Мы прильнули к газете: статья под заголовком «Хлеборобы Тургайской долины готовятся к севу». До нас медленно доходил коварный замысел коллеги: Карпеков был родом из этих мест и не раз рассказывал о Тургайской долине в Сибири. Все взглянули на меня, словно ища приметы жителя этой местности. Первым нарушил молчание «ВВ», больно переживавший провалы с предложенными им псевдонимами:
– Анатолий, ты – «Тургай»! Вылитый «Тургай»…
– И чем же «Тургай» не нравится тебе? – во время очередного доклада спросил шеф.
– Похож на собачью кличку…
– Э, дарагой, зато никогда и ни у кого не будет такого звучного псевдонима. Одобряю!
Конечно, не будет, подумал я: не так много начальников вышло из Тургайской долины, тем более в НТР. Но все же вздохнул с облегчением. Да, Восток – дело тонкое.
В среде разведчиков есть правило: вместе не собираться, ресторанных застолий избегать. Но это официально, в жизни все наоборот. Лед и пламень – конспирация и ее отсутствие.
Мой отъезд в Японию я решил отметить в кафе-ресторане «Армянский» – кухня отменная, маленькие тихие кабинеты. Но нужно разрешение руководства, то есть – Карпекова. Приглашать ли его? Он желанный гость, но не подвести бы его перед руководством.

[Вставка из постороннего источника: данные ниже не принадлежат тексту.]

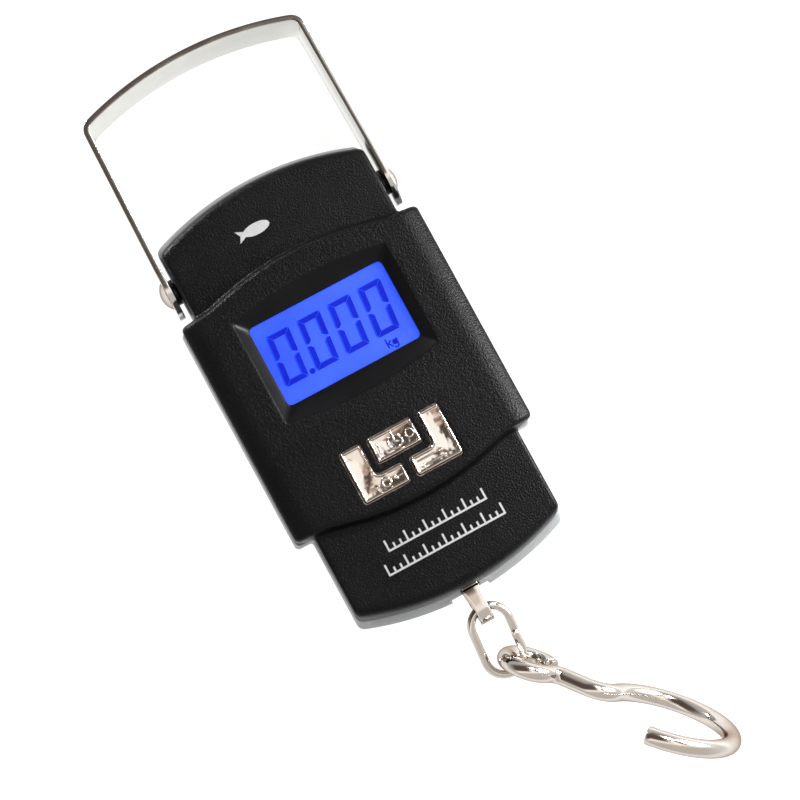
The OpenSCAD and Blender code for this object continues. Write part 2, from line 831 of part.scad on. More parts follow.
module battery_springs() {
    end = (well_y[1] - well_y[0]) / 2;
    free = 2 * end - 0.6 - 0.5 - aaa_len - 0.8;
    color([0.8, 0.8, 0.82]) cell_pair()
        translate([0, 0.9 - end, 0])
            sweep(spring_points(3, 3.8, 2, free, 54), 0.3, 6, [0, 1, 0]);
}

module load_cell_wires() {
    y = cell_y[0];
    for (i = [0:3]) {
        x = [-8.2, -6.4, 6.4, 8.2][i];
        color([[0.7, 0.05, 0.05], [0.9, 0.9, 0.9], [0.05, 0.5, 0.1], [0.1, 0.1, 0.1]][i])
            sweep([[x, y - 0.05, 12], [x, y - 1.5, 12.1], [x, y - 3, 12.8], [x, y - 3.9, 14],
                [x, y - 4.2, 15.2], [x, y - 4.2, board_z - 0.05]], 0.45, 8, [1, 0, 0]);
    }
}

module battery_wires() {
    y = well_y[1] - 0.3;
    color([0.7, 0.05, 0.05]) sides() sweep([[well_x, y, tab_z + 0.05], [well_x, y + 0.1, 15.4],
        [well_x - 0.2, y + 0.4, 16], [well_x - 0.2, y + 0.5, board_z - 0.05]], 0.5, 8,
        [1, 0, 0]);
}

front_shell();
back_shell();
battery_door();
display_window();
lcd_glass();
lcd_frame();
backlight_panel();
backlight_leds();
zebra_strips();
circuit_board();
controller_chip();
board_components();
switch_bodies();
power_button();
tare_button();
unit_button();
power_plunger();
tare_plunger();
unit_plunger();
load_cell();
strain_gauges();
gauge_sealant();
hanger_bracket();
bracket_bolt();
hook_stem();
stem_nut();
bail();
bail_rivets();
pivot_bushes();
rivet_washers();
chain_link();
hook();
shell_screws();
board_screws();
battery_cells();
battery_springs();
battery_contacts();
load_cell_wires();
battery_wires();
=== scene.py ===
"""Digital fish scale: the looks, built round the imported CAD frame.

Sizes below are in millimetres in the row frame and become metres when a mesh is made.
"""

import json
import math

import bmesh
import bpy
from mathutils import Matrix, Vector

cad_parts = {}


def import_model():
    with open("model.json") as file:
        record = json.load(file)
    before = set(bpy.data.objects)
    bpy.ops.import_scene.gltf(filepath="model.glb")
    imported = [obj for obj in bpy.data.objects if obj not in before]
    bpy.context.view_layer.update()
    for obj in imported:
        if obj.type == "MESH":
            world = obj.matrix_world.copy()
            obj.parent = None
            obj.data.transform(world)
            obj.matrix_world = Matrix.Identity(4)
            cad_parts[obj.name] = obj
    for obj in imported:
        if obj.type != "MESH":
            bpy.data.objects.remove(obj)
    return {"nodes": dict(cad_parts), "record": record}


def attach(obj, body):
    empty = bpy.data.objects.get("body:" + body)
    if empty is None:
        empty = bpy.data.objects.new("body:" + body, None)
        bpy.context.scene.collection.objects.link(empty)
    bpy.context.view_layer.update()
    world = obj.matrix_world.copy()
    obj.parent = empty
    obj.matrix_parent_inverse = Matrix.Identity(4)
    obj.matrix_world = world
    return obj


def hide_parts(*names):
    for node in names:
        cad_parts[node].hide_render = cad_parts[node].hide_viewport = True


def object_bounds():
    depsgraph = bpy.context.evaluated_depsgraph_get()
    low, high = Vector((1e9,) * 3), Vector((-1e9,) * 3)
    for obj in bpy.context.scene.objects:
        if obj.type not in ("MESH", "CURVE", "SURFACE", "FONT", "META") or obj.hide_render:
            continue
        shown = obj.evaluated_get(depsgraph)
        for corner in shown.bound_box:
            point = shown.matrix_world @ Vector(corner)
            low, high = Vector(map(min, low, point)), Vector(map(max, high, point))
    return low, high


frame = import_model()
cad_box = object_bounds()
scene = bpy.context.scene
nodes = frame["nodes"]
MM = 0.001
MERGE = 2e-6                     # points closer than this, in metres, become one


# ---------------------------------------------------------------- meshes

def new_object(name, verts, faces, sharp=35.0):
    """A mesh object from points in millimetres, smooth but for edges over sharp degrees."""
    mesh = bpy.data.meshes.new(name)
    mesh.from_pydata([Vector(v) * MM for v in verts], [], faces)
    obj = bpy.data.objects.new(name, mesh)
    scene.collection.objects.link(obj)
    clean(obj, sharp)
    return obj


def clean(obj, sharp):
    """Merges doubled points, turns the faces outwards and marks the sharp edges."""
    bm = bmesh.new()
    bm.from_mesh(obj.data)
    bmesh.ops.remove_doubles(bm, verts=bm.verts, dist=MERGE)
    bmesh.ops.dissolve_degenerate(bm, edges=bm.edges, dist=1e-7)
    bmesh.ops.recalc_face_normals(bm, faces=bm.faces)
    shade(bm, sharp)
    bm.to_mesh(obj.data)
    bm.free()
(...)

– И слышать не хочу, и знать ничего не знаю, – замахал руками темпераментный шеф. – А когда это будет?
Я назвал дату.
– Нет, нет и нет… А где это будет?
Я пояснил.
– Нет, нет и нет… А во сколько?
Я сообщил время.
– Нет, нет и нет…
Точно в назначенное время сияющий шеф вошел в кабинет ресторана, где разместилась наша компания. Не спрашивая разрешения, Карпеков взял руководство застольем в свои руки и показал образец тамады.